▶ [WORK TO DO]: The required output is every line from the beginning of the entries below through the line that includes "before = set(bpy.data.objects)", copied exactly.

%%

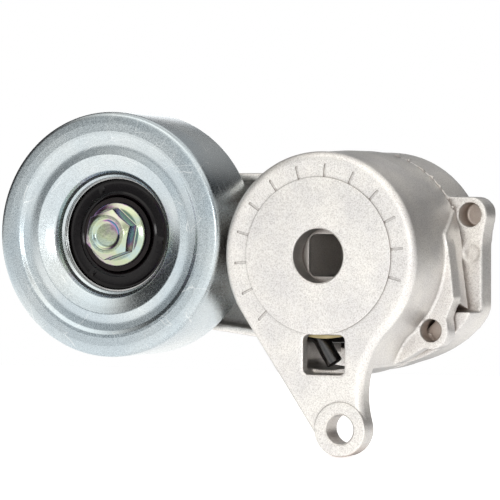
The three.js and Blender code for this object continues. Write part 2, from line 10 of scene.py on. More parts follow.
import bmesh
import bpy
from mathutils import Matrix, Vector


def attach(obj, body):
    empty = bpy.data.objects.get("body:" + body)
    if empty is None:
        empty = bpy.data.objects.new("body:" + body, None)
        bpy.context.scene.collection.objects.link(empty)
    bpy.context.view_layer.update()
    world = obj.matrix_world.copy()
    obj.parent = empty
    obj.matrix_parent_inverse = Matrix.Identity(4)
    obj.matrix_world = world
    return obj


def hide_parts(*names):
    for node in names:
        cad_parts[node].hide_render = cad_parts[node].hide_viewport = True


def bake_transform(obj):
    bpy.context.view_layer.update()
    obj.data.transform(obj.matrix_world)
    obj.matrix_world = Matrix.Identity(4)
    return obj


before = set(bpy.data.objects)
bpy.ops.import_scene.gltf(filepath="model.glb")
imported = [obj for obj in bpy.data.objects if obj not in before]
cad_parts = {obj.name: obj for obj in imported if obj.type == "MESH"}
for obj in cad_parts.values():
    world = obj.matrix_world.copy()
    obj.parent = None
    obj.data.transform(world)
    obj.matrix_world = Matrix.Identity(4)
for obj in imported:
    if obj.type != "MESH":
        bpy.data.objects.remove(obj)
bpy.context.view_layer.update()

MM = 0.001
DEPTH = 60  # from the front of the case to the hub's flat rear face
CUT = 1  # how far a cutting tool reaches past the face it opens
GAP = 0.3  # running clearance between two pieces
SIDES = 192  # sides of a turned piece

# ---------------------------------------------------------------- driving dimensions

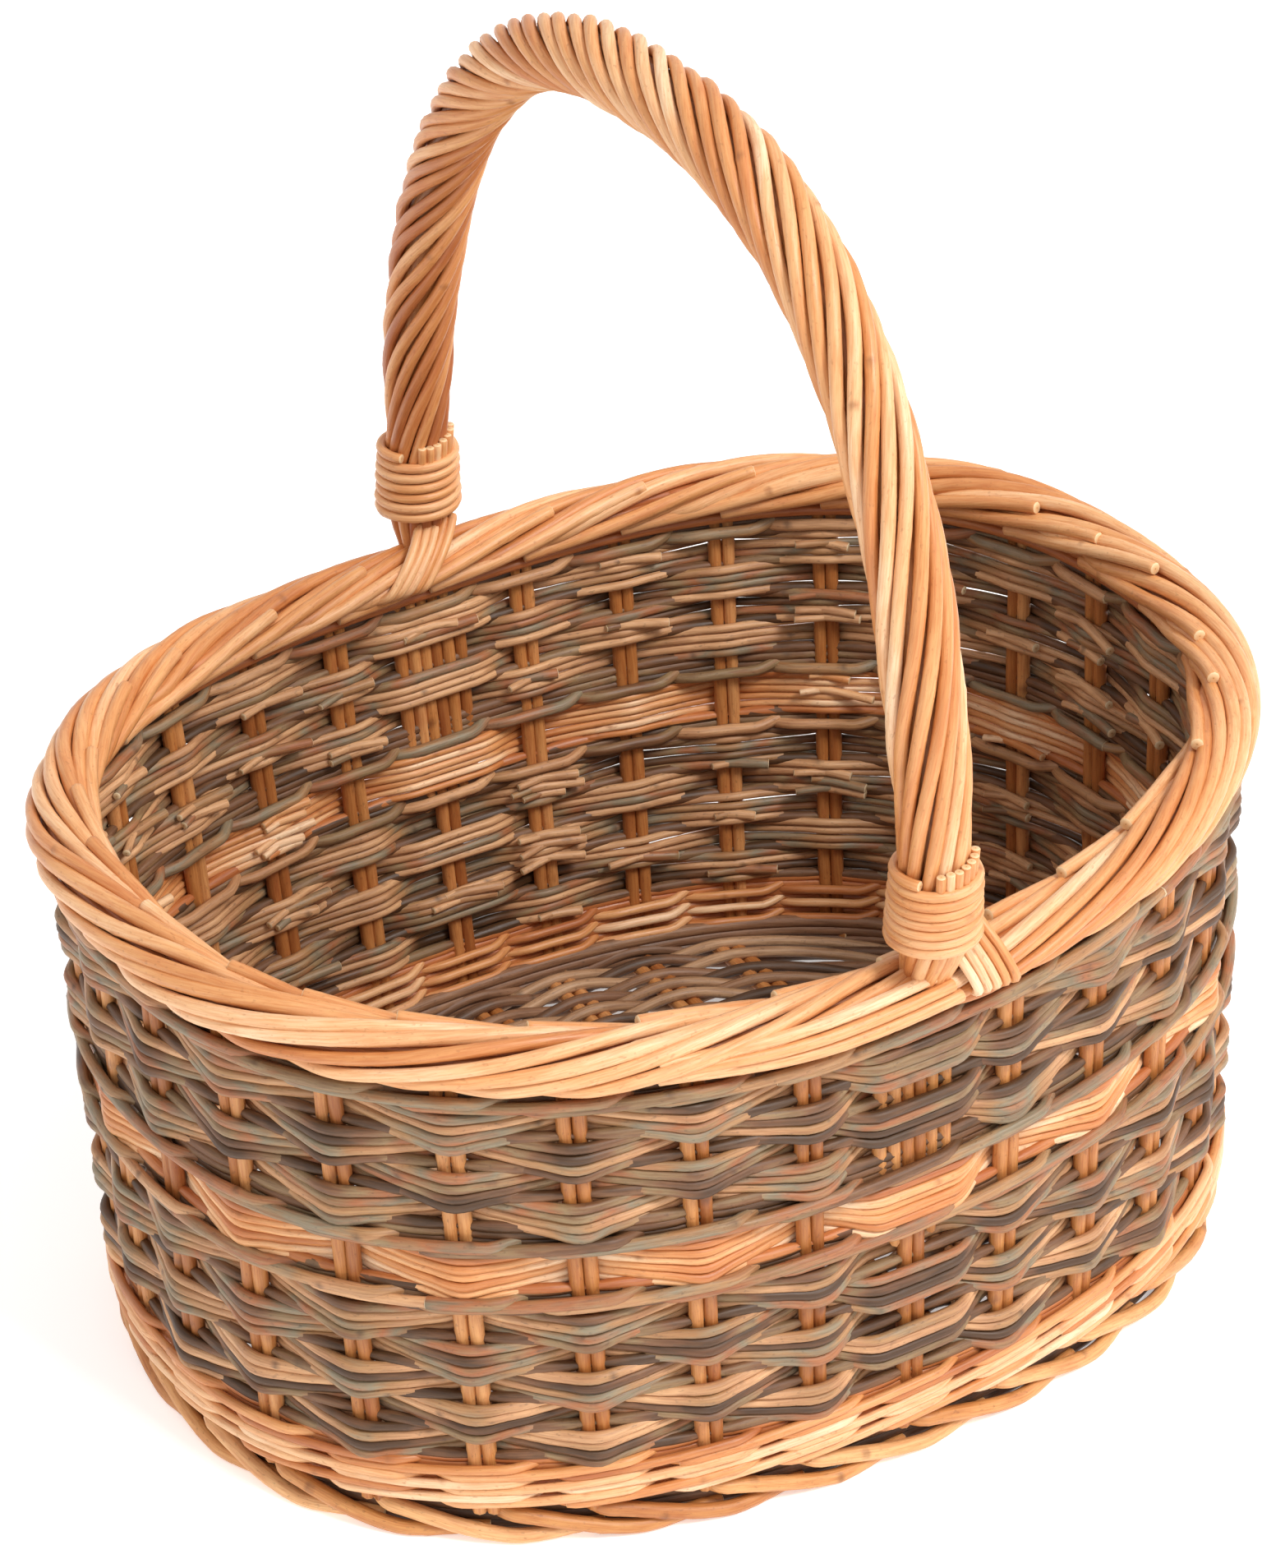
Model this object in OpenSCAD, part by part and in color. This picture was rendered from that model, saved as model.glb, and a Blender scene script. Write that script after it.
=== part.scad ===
// Oval woven market basket with a fixed roped bow handle.
// Origin: centre of the oval rim, on the ground. +X runs along the basket's length, +Z is up,
// and the handle stands in the YZ plane. All sizes in millimetres.

/* [Body] */
// Outside length over the rim border
rim_length = 430; // [260:5:600]
// Outside width over the rim border
rim_width = 346; // [200:5:480]
// Height of the middle of the rim border
rim_height = 202; // [120:2:300]
// Outside length of the foot
foot_length = 414; // [240:2:580]
// Outside width of the foot
foot_width = 314; // [180:2:460]
// How far the foot sits toward +X of the rim's centre, a hand-made lean
lean_x = 7; // [0:0.5:15]
// How far the foot sits toward -Y of the rim's centre
lean_y = 4; // [0:0.5:10]
// Squareness of the oval plan, 2 is an ellipse
plan_power = 2.3; // [2:0.05:3]
// How much higher the rim stands at the two ends than at the handle
rim_saddle = 6; // [0:0.5:15]
// How much higher the rim stands at +X than at -X
rim_tilt = 5; // [0:0.5:12]

/* [Weave] */
// Number of stake pairs around the oval, even so that every row closes
stakes = 30; // [20:2:44]
// Diameter of one side stake
stake_d = 5; // [3:0.1:7]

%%

▶ [WRITTEN RESPONSE]:
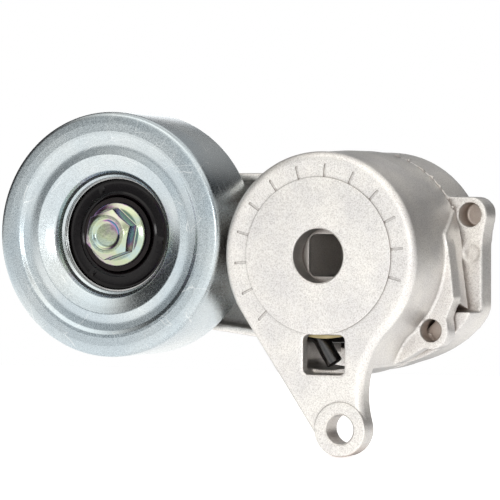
The three.js and Blender code for this object continues. Write part 2, from line 10 of scene.py on. More parts follow.
import bmesh
import bpy
from mathutils import Matrix, Vector


def attach(obj, body):
    empty = bpy.data.objects.get("body:" + body)
    if empty is None:
        empty = bpy.data.objects.new("body:" + body, None)
        bpy.context.scene.collection.objects.link(empty)
    bpy.context.view_layer.update()
    world = obj.matrix_world.copy()
    obj.parent = empty
    obj.matrix_parent_inverse = Matrix.Identity(4)
    obj.matrix_world = world
    return obj


def hide_parts(*names):
    for node in names:
        cad_parts[node].hide_render = cad_parts[node].hide_viewport = True


def bake_transform(obj):
    bpy.context.view_layer.update()
    obj.data.transform(obj.matrix_world)
    obj.matrix_world = Matrix.Identity(4)
    return obj


before = set(bpy.data.objects)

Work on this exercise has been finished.